Three: Stag Night Blues – Stripped Down

I was flagging when we hit Kerouac’s bar, Vesuvio. A couple of coffees and a healthy dose of whiskey, topped off with a tequila, and everything was going great guns. Then it was off the stag-night staple: a strip joint. I don’t like them. I have a friend (well, we’ve lost touch, but anyway) who worked in one. This isn’t a sob story about her being forced there: she was there because the money was good. I used to meet her after work, some nights, when she finished early.

It was interesting, hearing her talk about work. She didn’t hate these people. She didn’t feel used by them. She just felt a bit sorry for them. Sure, there were the really weird and frightening ones. There were the ones for whom this was the closest to a proper sexual experience they were going to get. She pitied them, I guess, when she wasn’t unnnerved by them. No it was the others. The normal guys. She used to wonder what it was that was wrong in their lives, that this was a satisfying sexual experience. Sure, the stag do, the lads nights out, that she could understand, sort of. But the normal guys that would come in on their own, or in ones and twos. Sober, ordinary people. People who, in her view, should not have had serious trouble getting a date. Not bad looking. Not, as far as she could tell during her (admitedly short) conversations brain damage cases. Normal people. She couldn’t see why they would chose this, this thin fake, over a chance of something better? I don’t get it either. Nor, if I’m honest, do I get why this is a stag night staple. It’s not like any groom worth marrying is going to have any serious reaction, beyond “yes, yes, very nice, now can I go back to my wife-to-be?”

Photos

Now available at the usual place. Be warned, some of them (especially of the wedding and reception) are monstrously large. I’ll re-size them when I get a few minutes.

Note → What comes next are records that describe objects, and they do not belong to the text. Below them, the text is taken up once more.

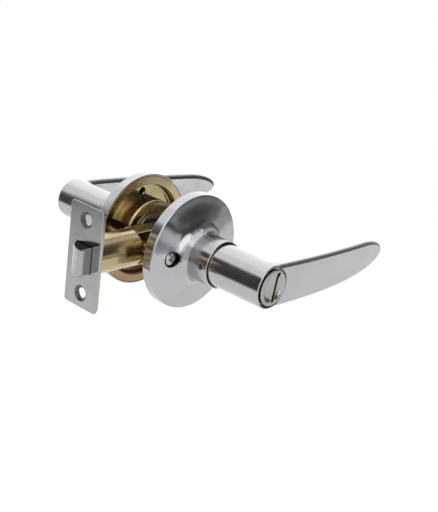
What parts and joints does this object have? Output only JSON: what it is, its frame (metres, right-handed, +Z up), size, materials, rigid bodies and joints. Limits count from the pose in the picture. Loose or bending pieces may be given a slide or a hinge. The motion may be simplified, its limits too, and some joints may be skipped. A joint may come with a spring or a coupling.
{
  "type": "door lever handle",
  "caption": "Tubular privacy lever set: two curved lever handles on round roses, a turn button, and the spring latch that they draw back.",
  "frame": {"origin": "on the spindle axis, midway through the door", "axes": "+Y along the spindle away from the turn button side, +X level towards the lever tips (the latch faceplate is at -X), +Z up"},
  "size_m": [0.1851, 0.163, 0.0666],
  "materials": {
    "rose_chrome": "satin chrome plate on pressed steel",
    "lever_chrome": "satin chrome plate on a casting",
    "latch_chrome": "brushed chrome plate",
    "button_nickel": "satin nickel, slightly warm",
    "yellow_zinc": "yellow zinc plate",
    "plain_steel": "plain drawn steel",
    "spring_steel": "oil dark spring steel",
    "screw_zinc": "bright zinc plate"
  },
  "bodies": {
    "door_set": {"front_rose": "rose_chrome", "front_mounting_plate": "yellow_zinc", "front_spring_cage": "yellow_zinc", "front_return_spring": "spring_steel", "back_rose": "rose_chrome", "back_mounting_plate": "yellow_zinc", "back_spring_cage": "yellow_zinc", "back_return_spring": "spring_steel", "through_screws": "screw_zinc", "screw_posts": "yellow_zinc", "latch_faceplate": "latch_chrome", "latch_backing_plate": "yellow_zinc", "latch_tube": "yellow_zinc", "spring_seat": "yellow_zinc", "latch_case_front": "yellow_zinc", "latch_case_back": "yellow_zinc", "case_rivets": "yellow_zinc", "bolt_spring": "spring_steel"},
    "front_handle": {"front_drive_sleeve": "plain_steel", "front_circlip": "spring_steel", "front_lever": "lever_chrome", "spindle": "plain_steel", "latch_cam": "yellow_zinc"},
    "back_handle": {"back_drive_sleeve": "plain_steel", "back_circlip": "spring_steel", "back_lever": "lever_chrome"},
    "bolt": {"latch_bolt": "latch_chrome", "bolt_retractor": "yellow_zinc"},
    "button": {"turn_button": "button_nickel", "button_clip": "spring_steel", "turn_bar": "plain_steel"},
    "front_catch": {"front_lever_catch": "spring_steel"},
    "back_catch": {"back_lever_catch": "spring_steel"}
  },
  "joints": [
    {"name": "lever_turn", "type": "hinge", "parent": "door_set", "child": "front_handle", "pos_m": [0, 0, 0], "axis": [0, 1, 0], "range_deg": [0, 55], "stiffness_Nm_per_rad": 0.5, "springref_deg": -28.65, "deforming": ["front_return_spring"]},
    {"name": "back_lever_turn", "type": "hinge", "parent": "door_set", "child": "back_handle", "pos_m": [0, 0, 0], "axis": [0, 1, 0], "range_deg": [0, 55], "stiffness_Nm_per_rad": 0.5, "springref_deg": -28.65, "deforming": ["back_return_spring"]},
    {"name": "bolt_slide", "type": "slide", "parent": "door_set", "child": "bolt", "axis": [1, 0, 0], "range_m": [0, 0.0086], "stiffness_N_per_m": 250, "springref_m": -0.01, "deforming": ["bolt_spring"]},
    {"name": "button_turn", "type": "hinge", "parent": "front_handle", "child": "button", "pos_m": [0, -0.07, 0], "axis": [0, 1, 0], "range_deg": [0, 90]},
    {"name": "front_catch_push", "type": "slide", "parent": "front_handle", "child": "front_catch", "axis": [1, 0, 0], "range_m": [0, 0.0025], "stiffness_N_per_m": 300, "springref_m": -0.002},
    {"name": "back_catch_push", "type": "slide", "parent": "back_handle", "child": "back_catch", "axis": [1, 0, 0], "range_m": [0, 0.0025], "stiffness_N_per_m": 300, "springref_m": -0.002}
  ],
  "couplings": [
    {"joint": "back_lever_turn", "follows": "lever_turn", "ratio": 1},
    {"joint": "bolt_slide", "follows": "lever_turn", "m_per_rad": 0.008958}
  ]
}
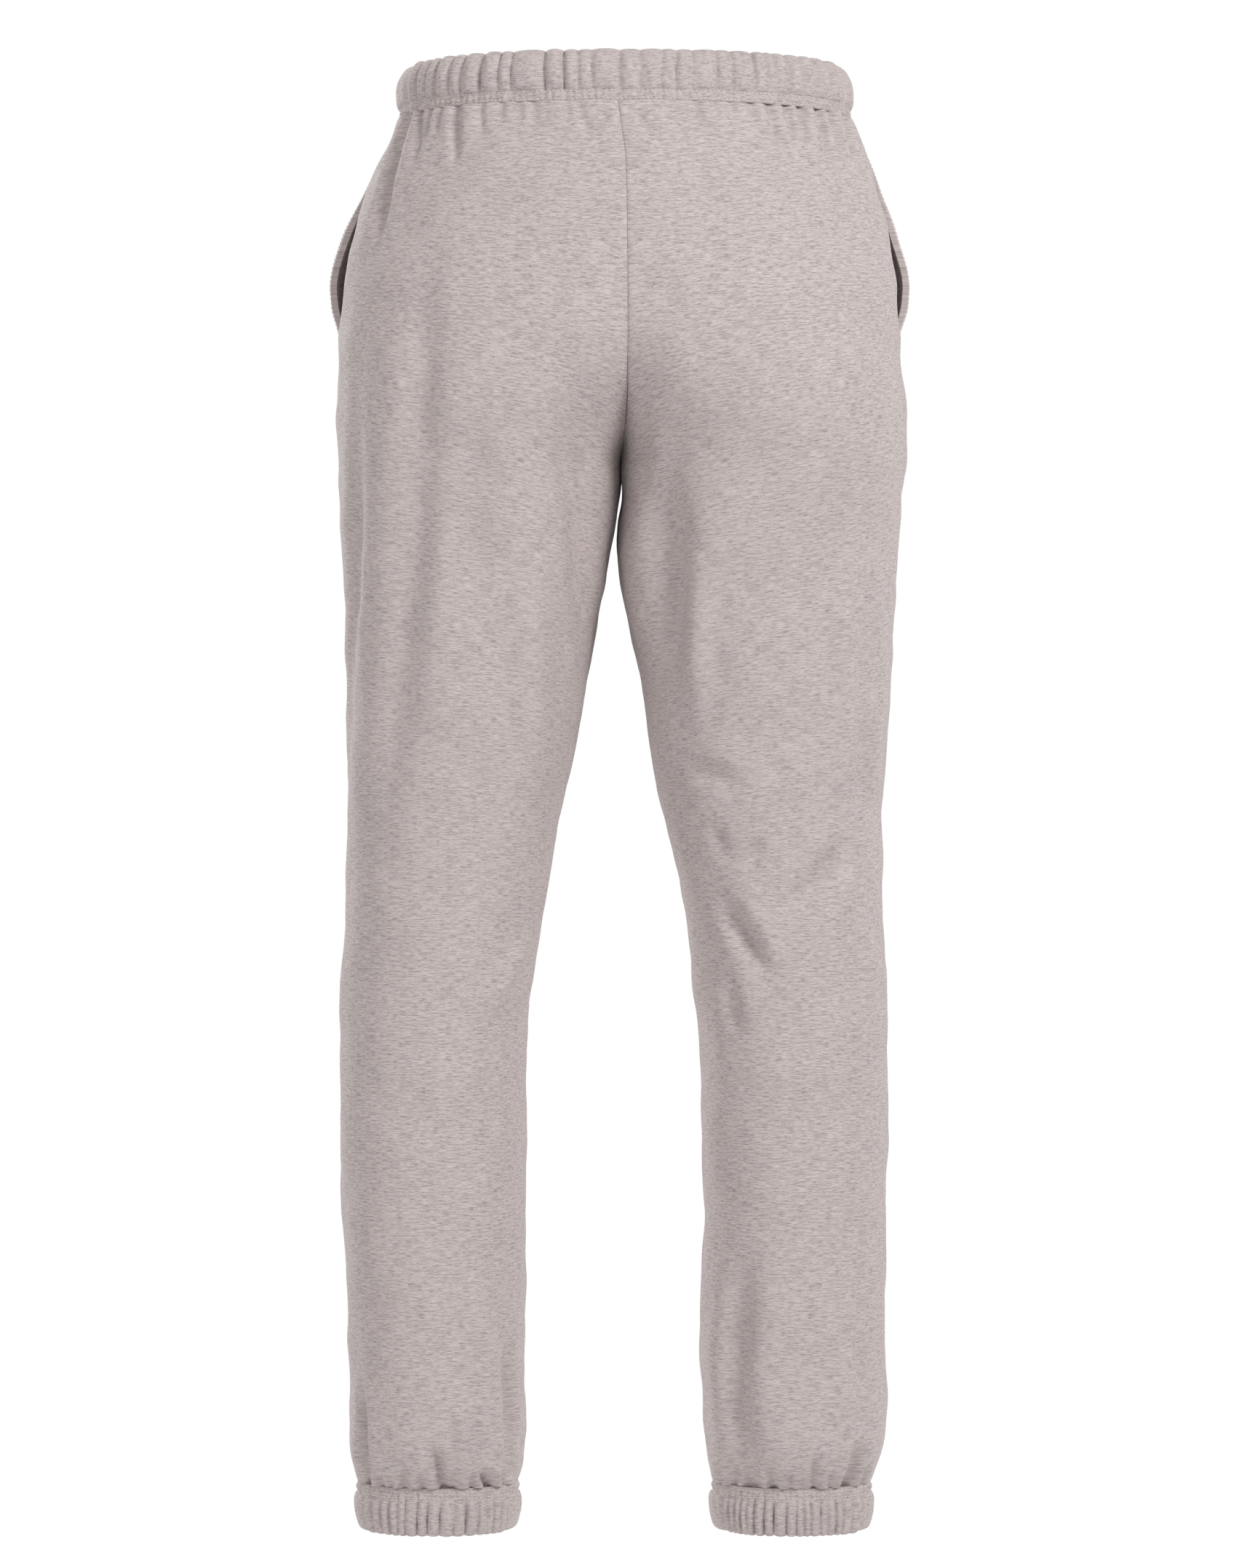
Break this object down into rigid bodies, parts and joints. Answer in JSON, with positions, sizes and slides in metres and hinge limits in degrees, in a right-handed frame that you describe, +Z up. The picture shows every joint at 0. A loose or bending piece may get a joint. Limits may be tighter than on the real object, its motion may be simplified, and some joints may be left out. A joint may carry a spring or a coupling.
{
  "type": "jogger sweatpants",
  "caption": "Melange grey jogger sweatpants, filled out and open at waist and ankles, with gathered elastic waistband, side seam pockets and gathered elastic cuffs",
  "frame": {"origin": "the middle of the waistband's ring, half way up the casing, where the wearer's waist holds the trousers up", "axes": "+Z up along the body, +Y towards the back, +X towards the wearer's left"},
  "size_m": [0.4057, 0.2428, 1.02],
  "materials": {
    "melange_knit": "melange sweatshirt knit, warm pinkish grey, brushed inside",
    "casing_knit": "the same knit, turned over and gathered on elastic, two rows of stitching",
    "pocket_knit": "the same knit in a lighter weight, inside the side seams"
  },
  "bodies": {
    "root": {"waistband": "casing_knit", "back_left": "melange_knit", "front_left": "melange_knit", "pocket_left": "pocket_knit", "cuff_left": "casing_knit", "back_right": "melange_knit", "front_right": "melange_knit", "pocket_right": "pocket_knit", "cuff_right": "casing_knit"}
  },
  "joints": []
}
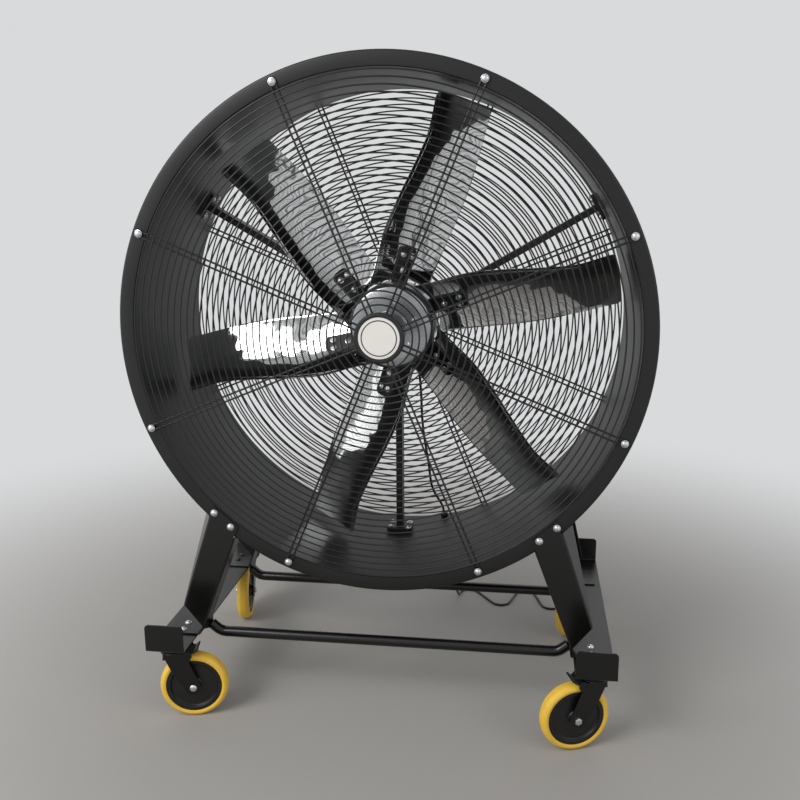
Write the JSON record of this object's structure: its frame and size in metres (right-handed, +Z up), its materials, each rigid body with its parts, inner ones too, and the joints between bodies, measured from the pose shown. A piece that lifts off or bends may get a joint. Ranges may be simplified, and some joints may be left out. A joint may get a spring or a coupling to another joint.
{
  "type": "drum fan",
  "caption": "Mobile drum fan: a large steel drum with wire guards and an axial rotor, standing on floor rails with swivel casters.",
  "frame": {"origin": "on the floor, under the middle of the drum and of the two rails", "axes": "+Z up; -Y is the front, which shows the badge; the drum's axis lies along Y"},
  "size_m": [1.32, 0.9586, 1.662],
  "materials": {
    "powder_coat": "semi-gloss black powder coat",
    "guard_wire": "semi-gloss black coated wire",
    "bright_steel": "mirror-bright stainless steel sheet",
    "motor_paint": "satin dark grey paint",
    "zinc": "bright zinc plating",
    "tyre_yellow": "satin yellow polyurethane",
    "black_nylon": "satin black moulded nylon",
    "cream_plate": "smooth cream",
    "cord_black": "matt black sheath"
  },
  "bodies": {
    "frame": {"drum_shell": "powder_coat", "motor_arm_1": "powder_coat", "motor_arm_2": "powder_coat", "motor_arm_3": "powder_coat", "rail_left": "powder_coat", "rail_right": "powder_coat", "leg_front_right": "powder_coat", "leg_front_left": "powder_coat", "leg_rear_right": "powder_coat", "leg_rear_left": "powder_coat", "tube_front": "powder_coat", "tube_rear": "powder_coat", "front_guard": "guard_wire", "rear_guard": "guard_wire", "motor_stator": "motor_paint", "guard_bolt_1": "zinc", "guard_bolt_2": "zinc", "guard_bolt_3": "zinc", "guard_bolt_4": "zinc", "guard_bolt_5": "zinc", "guard_bolt_6": "zinc", "guard_bolt_7": "zinc", "guard_bolt_8": "zinc", "caster_plate_front_left": "zinc", "caster_plate_front_right": "zinc", "caster_plate_rear_left": "zinc", "caster_plate_rear_right": "zinc", "badge_dish": "black_nylon", "cord_gland": "black_nylon", "cord_plug": "black_nylon", "badge_face": "cream_plate", "motor_cable": "cord_black", "power_cord": "cord_black", "cord_coil": "cord_black"},
    "rotor": {"motor_rotor": "bright_steel", "fan_blade_1": "bright_steel", "fan_blade_2": "bright_steel", "fan_blade_3": "bright_steel", "fan_blade_4": "bright_steel", "fan_blade_5": "bright_steel", "fan_blade_6": "bright_steel"},
    "swivel_front_left": {"caster_fork_front_left": "powder_coat", "axle_bolt_front_left": "zinc"},
    "wheel_front_left": {"wheel_core_front_left": "black_nylon", "wheel_tyre_front_left": "tyre_yellow"},
    "pedal_front_left": {"brake_pedal_front_left": "black_nylon"},
    "swivel_front_right": {"caster_fork_front_right": "powder_coat", "axle_bolt_front_right": "zinc"},
    "wheel_front_right": {"wheel_core_front_right": "black_nylon", "wheel_tyre_front_right": "tyre_yellow"},
    "pedal_front_right": {"brake_pedal_front_right": "black_nylon"},
    "swivel_rear_left": {"caster_fork_rear_left": "powder_coat", "axle_bolt_rear_left": "zinc"},
    "wheel_rear_left": {"wheel_core_rear_left": "black_nylon", "wheel_tyre_rear_left": "tyre_yellow"},
    "swivel_rear_right": {"caster_fork_rear_right": "powder_coat", "axle_bolt_rear_right": "zinc"},
    "wheel_rear_right": {"wheel_core_rear_right": "black_nylon", "wheel_tyre_rear_right": "tyre_yellow"}
  },
  "joints": [
    {"name": "fan_spin", "type": "hinge", "parent": "frame", "child": "rotor", "pos_m": [0, 0, 1.002], "axis": [0, 1, 0], "continuous": true},
    {"name": "swivel_front_left", "type": "hinge", "parent": "frame", "child": "swivel_front_left", "pos_m": [-0.538, -0.3, 0.19], "axis": [0, 0, 1], "continuous": true},
    {"name": "roll_front_left", "type": "hinge", "parent": "swivel_front_left", "child": "wheel_front_left", "pos_m": [-0.48909, -0.2896, 0.0875], "axis": [-0.2079, 0.9781, 0], "continuous": true},
    {"name": "brake_front_left", "type": "hinge", "parent": "swivel_front_left", "child": "pedal_front_left", "pos_m": [-0.49692, -0.29127, 0.183], "axis": [-0.2079, 0.9781, 0], "range_deg": [0, 12]},
    {"name": "swivel_front_right", "type": "hinge", "parent": "frame", "child": "swivel_front_right", "pos_m": [0.538, -0.3, 0.19], "axis": [0, 0, 1], "continuous": true},
    {"name": "roll_front_right", "type": "hinge", "parent": "swivel_front_right", "child": "wheel_front_right", "pos_m": [0.49072, -0.31628, 0.0875], "axis": [0.3256, -0.9455, 0], "continuous": true},
    {"name": "brake_front_right", "type": "hinge", "parent": "swivel_front_right", "child": "pedal_front_right", "pos_m": [0.49829, -0.31367, 0.183], "axis": [0.3256, -0.9455, 0], "range_deg": [0, 12]},
    {"name": "swivel_rear_left", "type": "hinge", "parent": "frame", "child": "swivel_rear_left", "pos_m": [-0.538, 0.3, 0.19], "axis": [0, 0, 1], "continuous": true},
    {"name": "roll_rear_left", "type": "hinge", "parent": "swivel_rear_left", "child": "wheel_rear_left", "pos_m": [-0.52846, 0.25092, 0.0875], "axis": [0.9816, 0.1908, 0], "continuous": true},
    {"name": "swivel_rear_right", "type": "hinge", "parent": "frame", "child": "swivel_rear_right", "pos_m": [0.538, 0.3, 0.19], "axis": [0, 0, 1], "continuous": true},
    {"name": "roll_rear_right", "type": "hinge", "parent": "swivel_rear_right", "child": "wheel_rear_right", "pos_m": [0.51376, 0.25627, 0.0875], "axis": [0.8746, -0.4848, 0], "continuous": true}
  ]
}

Yes, I know I need to sort out some means of ordering the links on that directory page.

Amoeba Records

In Berkley rocked my world, so many thanks to the various people that suggested it to me. I managed to find “All Virgos Are Mad” which is a source of immense pleasure to me – I love 4AD compilation CDs. Also got albums by Le Tigre, Black Box Recorder, Indigo Girls and VNV Nation, all for cheap, which was lordly and good.

Jesus Christ!

A thread on the WEF. The question: how did you meet your partner?

One story involves a man attempting suicide (and failing, although seriously injured) by jumping in front of a train, leading to meeting of bloke and lass, who were witnesses. Somewhat later in the thread, it transpires that another forum regular *knows* the guy who jumped in front of the train. Fuck!

Well, That Was…

Appalling Gut Horror, caused, I suspect, by a dodgy prawn in my cha han at Wagamama on Thursday night. No sleep on Thursday night at all, as a result of said intestinal nightmares. Failed to go to work on Friday. Wound up at Mum and Dad’s on Friday night, where even Mum admited I looked bad. This means I must have looked like I could have died at any moment. I went round there because, come hell or high water, I had to get money changed and measured for a suit, in order to go on holiday, and it was easier to start off from their place.

Mercifully, by Saturday morning, the worst was over, so, slightly over half a stone lighter than I had been (and I do not recommend this as a diet technique) errands were run with only mild exhaustion and queasiness to deal with.

Then it was time to get a tattoo. When things began to Go Wrong on Thursday night, my first thought was “Oh, fuck. I can’t get my deposit back now.” (48 hours notice required for cancellation). But, thank god, I made it. It was painful, but by no means even close to unbearable. Photos when it’s healed a bit, and the current reds and browns have faded to the greys they’re supposed to be. The I met up with Hugh, (who was in town en-route to San Francisco and needed a place to sleep for the night) and James, and since I’ve eaten almost nothing since Thursday night, was talked into another trip to Wagamama.

As Hugh remarked: there’s a weird jet-set tone to your life, when you find yourself sitting with a friend from Edinburgh, in a trendy(-ish) London noodle bar, arranging to meet up in a week’s time in San Francisco.

And tonight, I’m off to see Godspeed You Black Emperor at Ocean in Hackney. Hurrah!

A Lunchbreak In London.

I can never say it enough: I love London. I love the nightlife, I love the tube, I love the shops and the crowds, I love the history, all of it. But what I love most today is, well, it’s intangible. Let me try and explain the moment for you, expanded from my notes. I’d have taken a photo, but I had cunningly left my camera in the office, for no good reason. Anyway:

“A London sky moment. Dead-ice grey, agitated by the high wind. I’m sitting on a bench by the Thames, in a little concrete courtyard surrounded by office space, out of the way, enjoying my lunch in an oasis of quiet. One of those little places that no-one knows about, a single tree winter-bare, the only concession to nature amid the flagstone and steel rails. The wind is biting, snapping my long coat and hair about, as I stare across the Thames at a construction site, high-rise going up, old buildings coming down, watching the waves whipped up by the gusts break against the wall on the far side. My MP3 player, on random shuffle, seems to tune in to the mood, playing “London Calling” by The Clash, following it with “Haunted” by Shane MacGowan and Sinead O’Connor, and topping it off with “Dead Beats” by The Paradise Motel.”

Now, here’s the bit that you might have trouble following: In another city, or to another person, that would be dull, bleak, even depressing. Not in London. In London, to me, that’s a moment like a living, breathing thing, wonderful and dancing with magic. I have a grin from ear to ear, right now.